We’d hauled our new microwave convection oven to one harbor and hadn’t installed it, mostly because I wanted to wait for professional help. But I was tiring of using the temporary, less-capable oven, tired of dragging it out of its protective, travel-ready box and putting it back into safety between ports (okay, Art did that, but I was tired of watching him do it) and tired of having two ovens and/or their boxes lying around under the dining table in the main salon. On a boat, when one or two things are out of place, everything looks crowded and messy.

I sucked up my anxiety and told Art that it would be okay if he pulled off the oven cavity’s wood trim, pulled out the old oven, and replaced it with the new one. He did it with no trouble, and we had a fitted, working oven again. I’d been hiding in the aft cabin with my eyes closed and my hands over my ears. It’s possible I overreacted.

In my research preceding my purchase of the replacement oven, I saw a consumer magazine’s review of this oven, and they listed, as a “con”, that most people who owned this device don’t use most of its capabilities. They might as well have put my name there. I’m an adventurous cook, and that realization bristled. So I cuddled up with the cookbook that came with the oven (my second copy of it, now) and determined to broil, roast, and microwave/convect.

Arriving at noon in many places means that we dock and get secured in the slip, stop in the office and register, and then venture somewhere nearby for lunch. In St. Ignace, we probably would have liked the meal better if the sandwich that arrived was the one we’d ordered (we both had wanted the same item and gotten the same mistaken item). I didn’t have the courage to complain, and by the time our meal arrived, Art’s appetite didn’t have the patience. After lunch, we walked along the main street.

St. Ignace is one of the places that sends ferries to Mackinac Island all summer, and thus it is a place you’d leave your car. So it didn’t surprise us that the shopping street near the ferry dock is disproportionately represented by fudge shops and souvenir stands. It was a surprise that so many of the shops were empty or closed on a Friday afternoon. It was a big surprise that the supermarket right downtown, with its generous parking lot and generous size, was out of business.

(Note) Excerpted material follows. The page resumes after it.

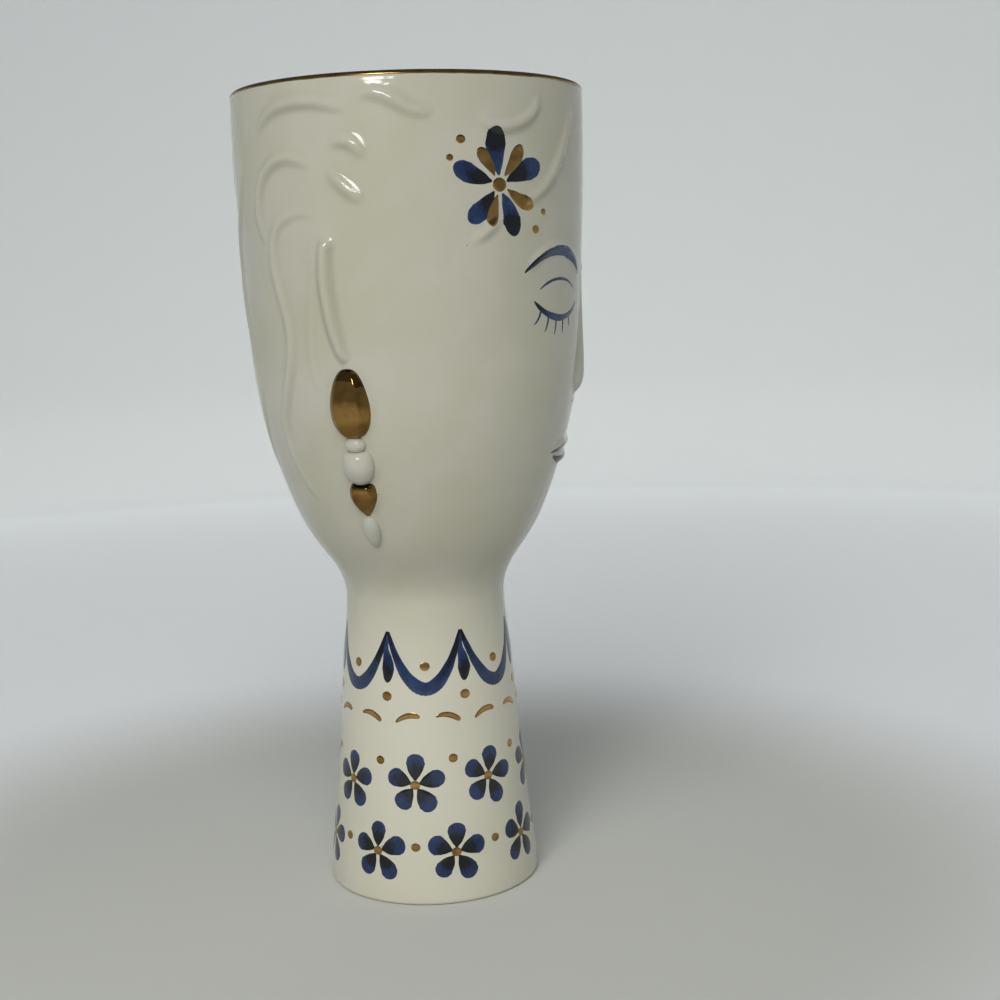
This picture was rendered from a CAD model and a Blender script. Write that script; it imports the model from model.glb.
"""A ceramic face vase: glazed skins over its solids, gilt earrings and lip, and cobalt and gold brushwork."""

from math import atan2, cos, degrees, hypot, log, pi, radians, sin, sqrt
from random import Random

import bmesh
import bpy
import numpy as np
from bpy.props import FloatProperty, FloatVectorProperty, IntProperty, PointerProperty
from mathutils import Matrix, Vector, noise
from mathutils.bvhtree import BVHTree


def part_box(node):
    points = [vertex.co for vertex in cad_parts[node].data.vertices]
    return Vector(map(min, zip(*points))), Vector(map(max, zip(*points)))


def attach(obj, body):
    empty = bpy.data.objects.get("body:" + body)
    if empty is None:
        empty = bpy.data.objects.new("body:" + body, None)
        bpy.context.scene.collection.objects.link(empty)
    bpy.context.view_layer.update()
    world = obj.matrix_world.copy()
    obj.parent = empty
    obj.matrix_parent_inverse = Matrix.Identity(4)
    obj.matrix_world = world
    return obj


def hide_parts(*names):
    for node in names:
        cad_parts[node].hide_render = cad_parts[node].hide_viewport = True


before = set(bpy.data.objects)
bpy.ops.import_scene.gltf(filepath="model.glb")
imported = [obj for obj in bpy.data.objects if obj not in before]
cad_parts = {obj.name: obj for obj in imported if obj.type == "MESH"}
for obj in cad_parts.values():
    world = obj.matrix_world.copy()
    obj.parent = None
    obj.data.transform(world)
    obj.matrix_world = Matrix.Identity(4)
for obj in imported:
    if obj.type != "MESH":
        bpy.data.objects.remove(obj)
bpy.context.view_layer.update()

bl_info = {
    "name": "Ceramic face vase",
    "version": (1, 0, 0),
    "blender": (4, 5, 0),
    "location": "View3D > Sidebar > Face vase",
    "description": "Glazes, gilds and paints a ceramic face vase round its packed solids",
    "category": "Object",
}

MM = 0.001
TOUCH = 0.01 * MM
AXIS = Vector((0, 0, 1))
SIDES = {"right": 1, "left": -1}
BROWS, LIPS = ["brow_right", "brow_left"], ["upper_lip", "lower_lip"]
RELIEF_PAIRS = (
    "crown_wave", "temple_wave", "outer_lock", "long_lock", "side_strand", "upper_curl", "lower_curl",
    "fringe", "forehead_lock", "temple_lock", "back_lock", "ear", "brow",
)
RELIEF_NODES = ["nape_lock", "nose", *LIPS, *[f"{name}_{side}" for name in RELIEF_PAIRS for side in SIDES]]
# What the glaze leaves of a relief: its share of the height, and how much narrower than an arc its crest is
HAIR_FORM = (0.86, 2.2)
RELIEF_FORM = {
    "side_strand": (0.42, 1.8), "back_lock": (0.70, 2.0), "nape": (0.70, 2.0), "ear": (0.95, 1.6),
    "nose": (1.0, 1.0), "brow": (0.9, 1.1), "upper": (0.9, 1.0), "lower": (0.9, 1.0),
}
# How far under its solid's top the ear's fold comes out of the glaze, and over what height it does
EAR_BURIED, EAR_RISE = 4.8 * MM, 3 * MM
# How strongly the glaze pools in the hollows beside the relief, and on its flanks towards the face
HOLLOW_POOL, FLANK_POOL = 0.6, 0.4
# How a bead swells: how far down it is fullest, how pointed its top and its bottom are, and its share of its
# solid's width
BEAD_FORM = {
    "almond": (0.59, 0.27, 0.36, 1.05),
    "spacer": (0.50, 0.36, 0.36, 0.92),
    "pearl": (0.42, 0.24, 0.44, 1.0),
    "cap": (0.30, 0.22, 0.78, 0.94),
    "tip": (0.42, 0.32, 0.45, 1.0),
}
GILT_BEADS = ("almond", "cap")
# Where the ridges between a gilt bead's facets lie, in degrees from its middle towards the back
RIDGES = (-90, -56.25, -33.75, 37.5, 90)
# How flat the facets are, how much of its back a bead keeps, and how far it reaches past its solid's ends
FLATNESS, BACK_SHARE, OVERLAP = 0.75, 0.22, 0.25 * MM
# The share of a gilt bead's height over which its lustre burns out at either end, and how far it does
BURNT_END, BURNT = 0.07, 0.75
# The slot of each finish and its materials
FINISHES = {
    "head": ("ivory_glaze", "transparent glaze, poured"),
    "neck": ("ivory_glaze", "transparent glaze, poured", "bare earthenware"),
    "lip": ("gold_lustre", "gold lustre, banded on the lip"),
    "ceramic bead": ("ivory_glaze", "cream glaze, dipped"),
    "gilt bead": ("gold_lustre", "gold lustre, brushed on the beads"),
    "cobalt": ("cobalt_brushwork", "cobalt, brushed under the glaze"),
    "gold": ("gold_lustre", "gold lustre, brushed on the glaze"),
}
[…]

The signature event in St. Ignace is an auto show on the last weekend of June, and though we would be long gone, we did get to see the weekend antique car display spread across the marina’s parking lot. It still wasn’t warm enough to peel off a fleece in the daytime or my padded vest in the evening. I concluded that we were just slightly north of summer.

After a close review of the weather, Art set our course for Sister Bay inside Green Bay (the bay, not the city) in Wisconsin. The day began as a pleasant crossing, but the fog rolled in and the cold water chilled the air around us. We huddled at the inside steering station for about half of the 120-mile trip, and were more than ready to be tucked into the Sister Bay municipal marina.

It was a scene like the black and white to color moment in the Wizard of Oz. Once we were in the protection of land, the fog disappeared, the gray sky became blue. Summer had been hiding in Wisconsin.

“No,” stated the dockhand who was taking my lines. “This morning, the fog was so thick you couldn’t see in front of you.” But the panorama of colorful, well-kept buildings around me, and the warmth in the air prompted Art to hose down the boat of the carpet of dead bugs we’d acquired. And it prompted me to put on a pair of shorts, which I’d been able to wear only once before during the season in a similar situation, a temporary moment of sunshine and warmth that might or might not last through another day.

It didn’t. The morning brought gray skies and an ugly imminent radar picture, and the afternoon brought rain and wind and chill. We’d gone out for coffee in the morning and lunch at noon, always trying to stay one step ahead of the black clouds. In the afternoon, we huddled onboard. But again the rain cleared up and the day was just as balmy as when we arrived.

Rain or shine, Sister Bay is already family. It’s a small tourist town with a main street that is partly just cute and partly self-mocking. There’s a Swedish restaurant in town that began in 1949. The owner renovated the exterior with Norwegian wooden logs, and added a sod roof. Someone gave him a goat as a laugh, so he simply placed the goat on the roof, and it created a niche for the restaurant and the town. There’s even a webcam.

The rain in the morning didn’t keep us from going out for lunch, although we kept the walking radius to a minimum. The closest place was indeed Al Johnson’s Swedish restaurant, so we got to experience the restaurant firsthand.

The large menu contains a few items that are definitely Swedish, some that are arguably Swedish, and many that are American. The servers were all female, and they wore country dirndls that I didn’t think were necessarily Swedish, and clogs, which I’ve certainly never seen anywhere but the Netherlands. But I guess the waitresses wouldn’t be nearly as endearing clad instead in tee shirts from Ikea.

We each ordered something we’d never seen outside of Sweden, pytt y panna, a beef and potato hash that’s covered with a fried egg. This dish is less an adventure and more, well, just breakfast, but we managed to take home enough that it provided us with most of another meal a day later.

Any time you walk by the place in daylight, someone is taking a photo of the various goats on the restaurant’s roof. But there are goat-shaped placards adorning most of the downtown businesses, and these signs are painted to advertise the business, or the town, or simply to provide a kaleidoscope to look at while you’re strolling around the town.

This is Wisconsin, after all, so the milk that goats provide can’t be overlooked. The cheesemaker/ice cream shop doesn’t bother with the wooden sign. They have models of goats in the window, baby goats in a cage out front, and goat milk as the main ingredient in their homemade cheeses and creamy gelato. Naturally, this was a starting point for our culinary research, which we found we needed to test again and again.

The location of our berth gave us a direct view of the sunset over the seawall and over the heads of local sunset watchers on the dock. We even ate our dinner outdoors, on the flybridge, a first for the season.